#### Items ####
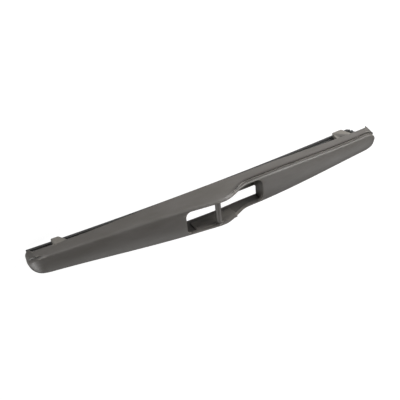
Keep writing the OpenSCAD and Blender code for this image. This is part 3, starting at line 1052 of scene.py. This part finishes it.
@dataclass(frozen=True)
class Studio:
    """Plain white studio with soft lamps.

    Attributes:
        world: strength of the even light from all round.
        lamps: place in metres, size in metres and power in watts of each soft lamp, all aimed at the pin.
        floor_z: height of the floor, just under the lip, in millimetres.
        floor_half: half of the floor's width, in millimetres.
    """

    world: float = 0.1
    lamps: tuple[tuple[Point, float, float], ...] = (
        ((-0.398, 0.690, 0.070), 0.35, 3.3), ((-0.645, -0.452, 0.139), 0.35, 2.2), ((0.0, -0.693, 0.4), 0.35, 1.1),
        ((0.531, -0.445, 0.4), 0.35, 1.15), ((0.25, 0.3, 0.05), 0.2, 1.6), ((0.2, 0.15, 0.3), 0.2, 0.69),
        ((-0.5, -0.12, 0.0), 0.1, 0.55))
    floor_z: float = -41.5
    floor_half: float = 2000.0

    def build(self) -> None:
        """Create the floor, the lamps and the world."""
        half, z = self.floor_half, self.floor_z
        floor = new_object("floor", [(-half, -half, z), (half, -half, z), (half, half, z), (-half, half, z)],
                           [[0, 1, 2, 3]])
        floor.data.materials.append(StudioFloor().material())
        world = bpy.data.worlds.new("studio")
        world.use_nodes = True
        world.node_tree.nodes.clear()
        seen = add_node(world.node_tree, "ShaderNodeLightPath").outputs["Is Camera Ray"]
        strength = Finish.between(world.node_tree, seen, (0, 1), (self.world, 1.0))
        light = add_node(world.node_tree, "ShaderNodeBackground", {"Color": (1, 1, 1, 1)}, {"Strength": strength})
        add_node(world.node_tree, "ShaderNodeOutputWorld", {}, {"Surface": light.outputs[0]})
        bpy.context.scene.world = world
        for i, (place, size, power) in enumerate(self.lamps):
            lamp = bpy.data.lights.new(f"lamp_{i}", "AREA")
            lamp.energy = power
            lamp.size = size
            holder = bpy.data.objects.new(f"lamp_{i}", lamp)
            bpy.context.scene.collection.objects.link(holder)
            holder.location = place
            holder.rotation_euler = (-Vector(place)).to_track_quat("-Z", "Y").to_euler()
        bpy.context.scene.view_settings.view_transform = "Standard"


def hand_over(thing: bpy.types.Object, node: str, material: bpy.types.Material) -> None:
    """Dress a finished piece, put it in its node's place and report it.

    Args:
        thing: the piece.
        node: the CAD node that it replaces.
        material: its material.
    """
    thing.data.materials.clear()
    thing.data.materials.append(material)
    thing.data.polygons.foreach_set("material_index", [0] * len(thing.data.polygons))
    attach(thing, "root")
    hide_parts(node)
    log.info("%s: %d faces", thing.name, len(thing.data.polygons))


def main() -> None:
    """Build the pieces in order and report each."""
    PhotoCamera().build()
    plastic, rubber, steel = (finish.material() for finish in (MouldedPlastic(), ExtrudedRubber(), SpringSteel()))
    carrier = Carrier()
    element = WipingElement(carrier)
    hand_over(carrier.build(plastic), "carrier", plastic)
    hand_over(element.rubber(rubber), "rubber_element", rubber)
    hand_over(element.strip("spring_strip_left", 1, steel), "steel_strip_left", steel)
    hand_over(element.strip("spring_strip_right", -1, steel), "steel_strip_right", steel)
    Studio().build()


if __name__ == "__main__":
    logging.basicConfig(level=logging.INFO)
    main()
####
#### Items ####
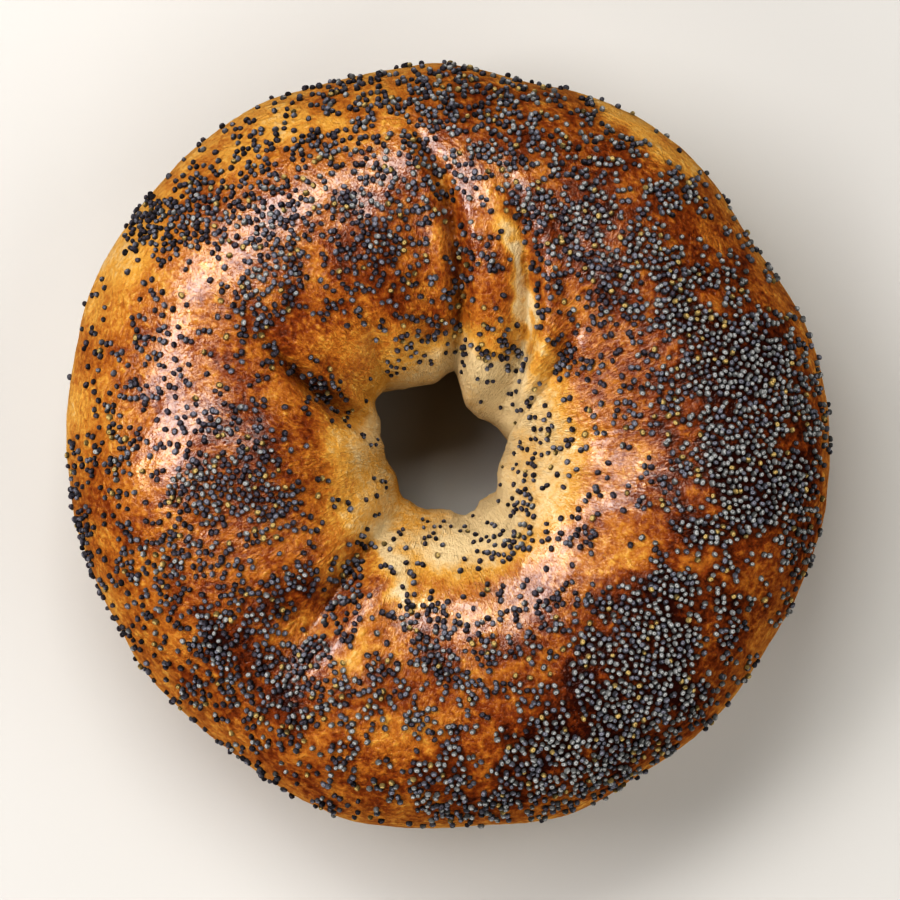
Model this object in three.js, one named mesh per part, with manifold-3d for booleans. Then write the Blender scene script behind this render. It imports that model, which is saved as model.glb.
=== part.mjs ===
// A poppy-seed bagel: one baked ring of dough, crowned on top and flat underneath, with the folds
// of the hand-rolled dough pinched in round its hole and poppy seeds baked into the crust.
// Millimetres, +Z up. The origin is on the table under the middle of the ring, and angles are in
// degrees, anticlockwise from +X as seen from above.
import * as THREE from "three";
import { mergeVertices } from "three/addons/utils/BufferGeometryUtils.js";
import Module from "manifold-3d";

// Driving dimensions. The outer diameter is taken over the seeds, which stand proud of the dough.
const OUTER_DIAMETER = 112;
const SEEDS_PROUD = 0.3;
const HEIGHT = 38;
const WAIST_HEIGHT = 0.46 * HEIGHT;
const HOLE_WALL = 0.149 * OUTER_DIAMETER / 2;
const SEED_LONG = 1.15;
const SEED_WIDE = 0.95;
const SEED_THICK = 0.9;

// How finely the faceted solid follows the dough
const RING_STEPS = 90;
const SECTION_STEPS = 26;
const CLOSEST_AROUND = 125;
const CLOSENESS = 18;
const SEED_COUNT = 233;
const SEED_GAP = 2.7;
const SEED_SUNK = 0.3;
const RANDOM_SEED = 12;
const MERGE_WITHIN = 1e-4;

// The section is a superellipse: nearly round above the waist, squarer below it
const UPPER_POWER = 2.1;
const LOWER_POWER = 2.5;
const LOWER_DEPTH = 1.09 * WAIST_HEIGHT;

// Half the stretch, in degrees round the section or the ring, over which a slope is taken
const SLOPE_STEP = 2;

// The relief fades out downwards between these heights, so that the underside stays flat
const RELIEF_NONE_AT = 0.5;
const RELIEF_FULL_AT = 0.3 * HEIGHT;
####
## Objective
From the data above, count the lines where "three" occurs and give that figure and nothing else.

## Response to the exercise
3